Sustainable Withdrawal Rate (SWR) strategies are based on the work of William Bengen[1], whose research uncovered sequence of returns risk. The basis of the strategy is that there is a constant amount of spending from a stock and bond portfolio that would have been “safe” in 95% of historical 30-year periods of stock returns.

SWR had a colorful beginning. Peter Lynch of Magellan Fund fame posited that a retiree should be able to invest in stocks and spend about 7% of her portfolio forever. Scott Burns quickly showed that a 7% withdrawal rate was far riskier then Lynch imagined.[2]. (The culprit, as Bengen would show, is sequence of returns risk. The order of market losses is more important than the average return.)

Lynch’s response was, “OK, but surely there is some percentage that would work?”

Bengen found that the safe withdrawal percentage rate in the U.S. was historically 4% to 4.5% over rolling 30-year periods of market returns, hence the “4% rule.”

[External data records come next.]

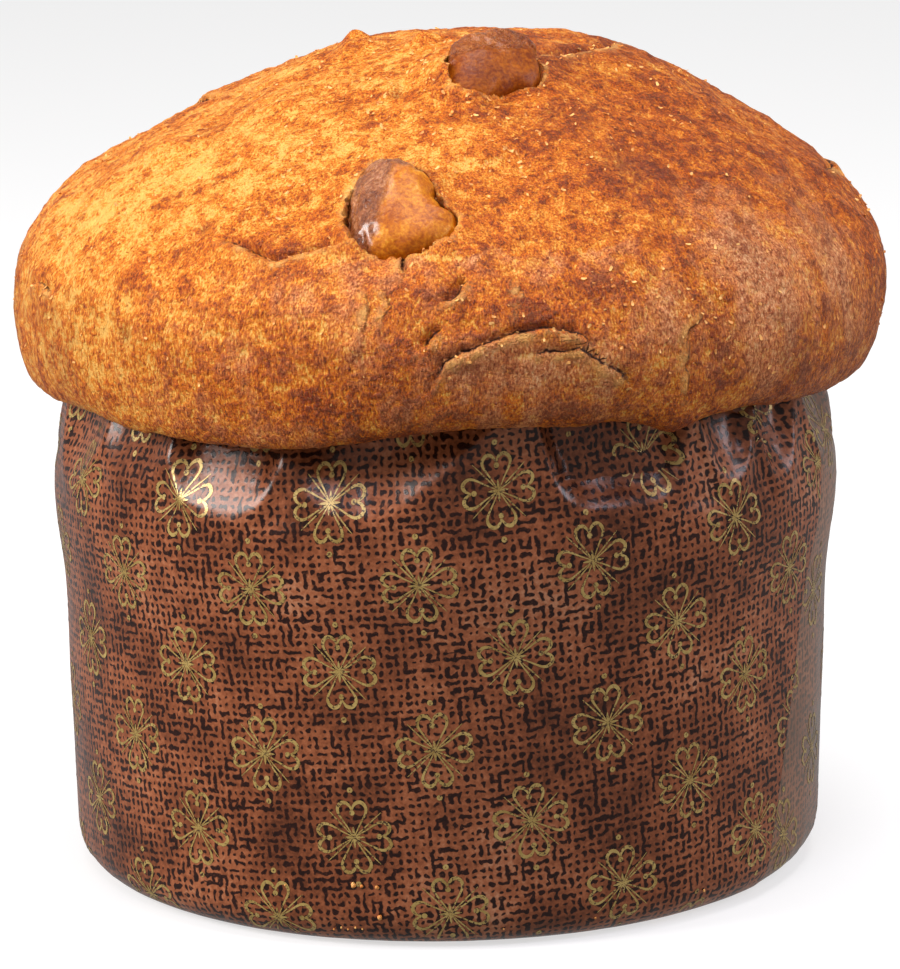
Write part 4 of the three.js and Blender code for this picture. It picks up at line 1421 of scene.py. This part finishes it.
room = {
    "floorHalf": 6, "floorGrey": 0.4, "floorGlow": 0.62, "around": 0.36,
    # Lights, in metres and watts: place, aim, size, power, colour.
    "lights": {
        "front_bank": ((-0.2, -0.8, 1.0), (0, 0, 0.1), (0.45, 0.26), 3.4, (0.88, 0.86, 1.0)),
        "left_key": ((-1.0, -0.32, 0.62), (0, 0, 0.1), (0.5, 0.5), 13.6, (1.0, 0.96, 0.93)),
        "top_light": ((0.1, -0.05, 1.3), (0, 0, 0.15), (0.6, 0.6), 10.5, (1.0, 0.98, 0.95)),
        "right_rim": ((1.0, -0.1, 0.5), (0, 0, 0.13), (0.4, 0.4), 3.4, (0.93, 0.9, 1.0)),
        "right_bank": ((0.72, -0.62, 1.05), (0, 0, 0.1), (0.3, 0.24), 2.2, (0.88, 0.84, 1.0)),
    },
}


def addFloor():
    mesh = bpy.data.meshes.new("floor")
    half, grey = room["floorHalf"], room["floorGrey"]
    corners = [(-half, -half, 0), (half, -half, 0), (half, half, 0), (-half, half, 0)]
    mesh.from_pydata(corners, [], [(0, 1, 2, 3)])
    floor = addObject("floor", mesh)
    nodes = Nodes("plain_floor")
    nodes.even({
        "Base Color": (grey, grey, grey, 1), "Roughness": 0.9, "Emission Color": (1, 1, 1, 1),
        "Emission Strength": room["floorGlow"],
    })
    mesh.materials.append(nodes.material)
    floor.visible_diffuse = False    # the floor throws no light back up
    floor.visible_glossy = False


def addLight(name, place, aim, size, power, colour):
    data = bpy.data.lights.new(name, "AREA")
    data.shape = "RECTANGLE"
    data.size, data.size_y = size
    data.energy = power
    data.color = colour
    light = addObject(name, data)
    away = Vector(aim) - Vector(place)
    facing = away.to_track_quat("-Z", "Y").to_matrix().to_4x4()
    light.matrix_world = Matrix.Translation(Vector(place)) @ facing


addFloor()
for name, setting in room["lights"].items():
    addLight(name, *setting)
world = bpy.data.worlds.new("pale_room")
world.use_nodes = True
backdrop = world.node_tree.nodes["Background"]
backdrop.inputs["Color"].default_value = (1, 1, 1, 1)
backdrop.inputs["Strength"].default_value = room["around"]
bpy.context.scene.world = world
bpy.context.scene.view_settings.view_transform = "Standard"
print("lit")
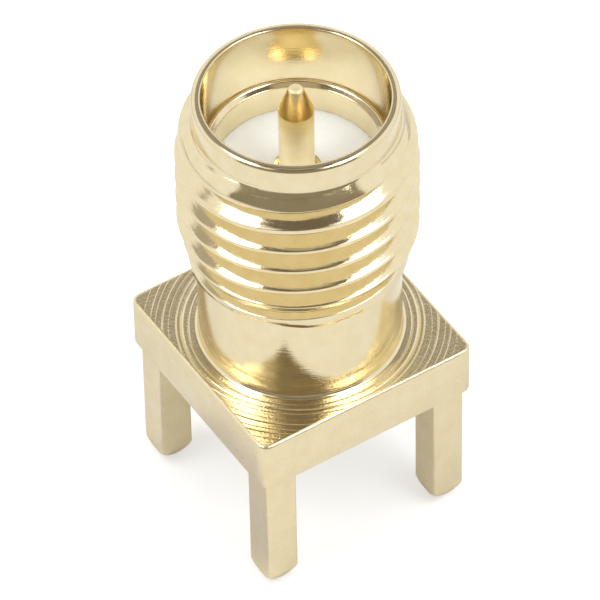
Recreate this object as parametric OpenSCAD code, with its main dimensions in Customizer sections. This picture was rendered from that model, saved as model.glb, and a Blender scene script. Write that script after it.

Wade Pfau later showed that number only worked in the U.S. and a handful of other countries[5]. More recent work by Pfau suggests that the number at present is perhaps 3% to 3.5% — a sizable range. A range of 3% to 4.5% may sound small but it’s the difference between a safe spending amount of $30,000 and $45,000 a year per $1M of savings. Regardless, it’s well below Lynch’s 7% assertion.

The basic process for implementing this strategy is for a retiree to calculate 4% (or 3% or 4.5%, depending upon who you choose to believe — I’d go with Pfau) of her total investment portfolio value the day she retires and to spend that dollar amount (not percentage) for the rest of retirement, increasing it annually by inflation.

A retiree with a million dollar portfolio who agrees with Pfau’s 3.5% could spend $35,000 the first year of retirement. If inflation ran 2% that year, he could spend $35,700 the following year.

This strategy will result in two possible outcomes when simulated, though actual retirees might not behave this way. The strategy will produce a constant, inflation-adjusted income amount from the portfolio until the retiree dies or the portfolio is depleted, whichever comes first. SWR practitioners try to minimize the latter outcome to “only 5% or 10%” of retirements, or 1-in-10 to 1-in-20.

With all due respect to Bengen, whose research exposed sequence risk — an important contribution — I consider this strategy irrational and believe that it probably makes sense only for households with so much savings that they don’t need it. The idea that we can spend an amount calculated at the beginning of retirement and continue spending it regardless of what happens to our financial situation over perhaps 30 years is not only risky but irrational.